To change the metaphor, we might think of the divine image as a vestigial memory of the God who created us embedded in our nature. When the gospel comes in power, It sparks recognition. Not only do we begin to see our sin for what it is, but we remember God and His goodness. Jesus portrays this moment in the parable of the prodigal son. According to Jesus, when the prodigal came to his senses, he said, “How many of my father’s hired servants have food to spare, and here I am starving to death! I will set out and go back to my father and say to him: ‘Father, I have sinned against heaven and against you. I am no longer worthy to be called your son; make me like one of your hired servants.’ So he got up and went to his father” (Luke 15:17-20).

 “The repentance of the lost son is therefore not something merely negative,” theologian Helmut Thielicke observes. “In the last analysis, it is not merely disgust; it is above all homesickness; not just turning away from something, but turning back home.” We usually understand repentance to be a feeling of disgust over our sins. But Thielicke notes that this by itself would not have helped the prodigal. It might have made him a nihilist or driven him to despair. But it would not have motivated him to return to his father. The dismay the prodigal felt was a byproduct of something else. “It was the father’s influence from afar, a byproduct of sudden realization of where he really belonged,” Thielicke explains. It wasn’t the far country that made him sick but the consciousness of home. In other words, according to Jesus’ story, repentance begins with remembering. Not the memory of our sin but a grace provoked memory of God and His goodness.

It should not be lost on us that these lessons about our nature, humanity’s fall into sin, and the way to recovery have all come down to us in story form. One reason atheists accuse Christians of mythologizing God is because the Christian message is often couched in forms that sound to them like myth. There is a garden, a serpent, a virgin who bears a child conceived by God. This God who comes in human form dies and rises again to save the day. As C. S. Lewis observed, “The heart of Christianity is a myth which is also a fact.” In saying this, Lewis was not minimizing the historicity of the biblical accounts, only noting that God revealed these things to us in forms that echo the myths of old. “The old myth of the Dying God, without ceasing to be myth, comes down from the heaven of legend and imagination to the earth of history,” Lewis explains. “It happens–at a particular date, in a particular place, followed by definable consequences.” In this way, God not only captures our attention, but He also shatters the original myth, spun by Satan to our first parents in the Garden of Eden.

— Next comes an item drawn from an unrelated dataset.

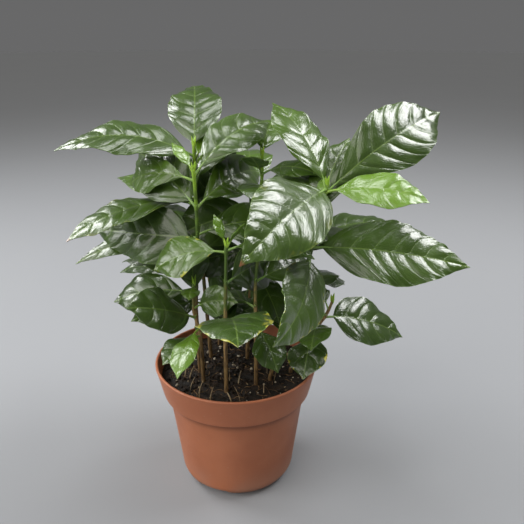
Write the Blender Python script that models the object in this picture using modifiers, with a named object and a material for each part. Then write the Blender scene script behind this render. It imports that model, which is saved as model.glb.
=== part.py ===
"""Potted coffee plant: eleven seedlings in potting soil, in a turned plastic pot.

Metres, +Z up. The origin is the middle of the pot's flat underside. The side that
faces -Y is the front. A compass angle is measured in degrees from +X towards +Y.
"""

import math
from collections import namedtuple

import bmesh
import bpy
from mathutils import Vector

# Pot
POT_HEIGHT = 0.0953
RIM_RADIUS = 0.060
LIP_THICKNESS = 0.0022
COLLAR_HEIGHT = 0.0232
COLLAR_FOOT_RADIUS = 0.0549
BODY_TOP_RADIUS = 0.0510
BODY_FOOT_RADIUS = 0.0431
BOTTOM_EDGE_ROUND = 0.0109
WALL = 0.0016
FOOT_HEIGHT = 0.0026
FOOT_WIDTH = 0.0022
FLOOR_THICKNESS = 0.0016
PAD_RADIUS = 0.008
INNER_ROUND = 0.008
TURN_STEPS = 36
EDGE_ROUND_STEPS = 3

# Drainage of the pot
SLOT_COUNT = 3
SLOT_COMPASS = -116
SLOT_WIDTH = 0.020
SLOT_HEIGHT = 0.0023
SLOT_REACH = 0.016
FLOOR_HOLE_COUNT = 6
FLOOR_HOLE_RADIUS = 0.0035
FLOOR_HOLE_CIRCLE = 0.019

# Soil
SOIL_GAP = 0.0003
SOIL_TOP = 0.085
SOIL_MOUND = 0.002
SOIL_LUMP = 0.0011
SOIL_RINGS = 6
STEM_HOLE_RADIUS = 0.0023
STEM_HOLE_FLOOR = 0.0742
STEM_HOLE_TOP = 0.092
STEM_HOLE_SIDES = 8

# Stems
STEM_FOOT = 0.0747
STEM_STRAIGHT_TOP = 0.089
STEM_FOOT_RADIUS = 0.0015
STEM_TIP_RADIUS = 0.0010
STEM_SPANS = 2

# Leaves
PETIOLE_LENGTH = 0.007
PETIOLE_HALF_WIDTH = 0.0009
TIP_HALF_WIDTH = 0.0003
RIB_THICKNESS = 0.0013
MARGIN_THICKNESS = 0.0007
FOLD = 12
CUP = 0.25
WAVE = 0.035
WAVE_COUNT = 2.5
WAVE_SIDE_SHIFT = 2.0
MIDRIB_STEPS = 24
LARGE_LEAF = 0.061
MEDIUM_LEAF = 0.035

Leaf = namedtuple("Leaf", "name height compass rise droop swing length width roll twist belly")
Leaf.__doc__ = """One leaf: the height of its node on the stem, the compass angle and the
rise above level at which it leaves it, how far it droops and swings sideways by its tip,
its length and width, its roll about the midrib, how far that roll changes by the tip,
and its belly, which is over 1 where it is widest near the tip and under 1 near the foot."""

Seedling = namedtuple("Seedling", "name stem leaves")
Seedling.__doc__ = """One plant that grew from one seed: points on its stem from the soil
up, and its leaves."""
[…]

By acting in history, God turns the old myths on their head, retelling the ancient story in its true form. God is not the enemy. He is the hero. He alone can restore our memory, and along with it, our lives. By acting upon us through the gospel story, God brings us to our senses and restores our memory of home. That recollection causes us to see ourselves for what we are. It also reminds us of what we were meant to be. Through the grace of Jesus Christ, we return to our Father to be restored to our true image, the image of the God who made us (Col. 3:10).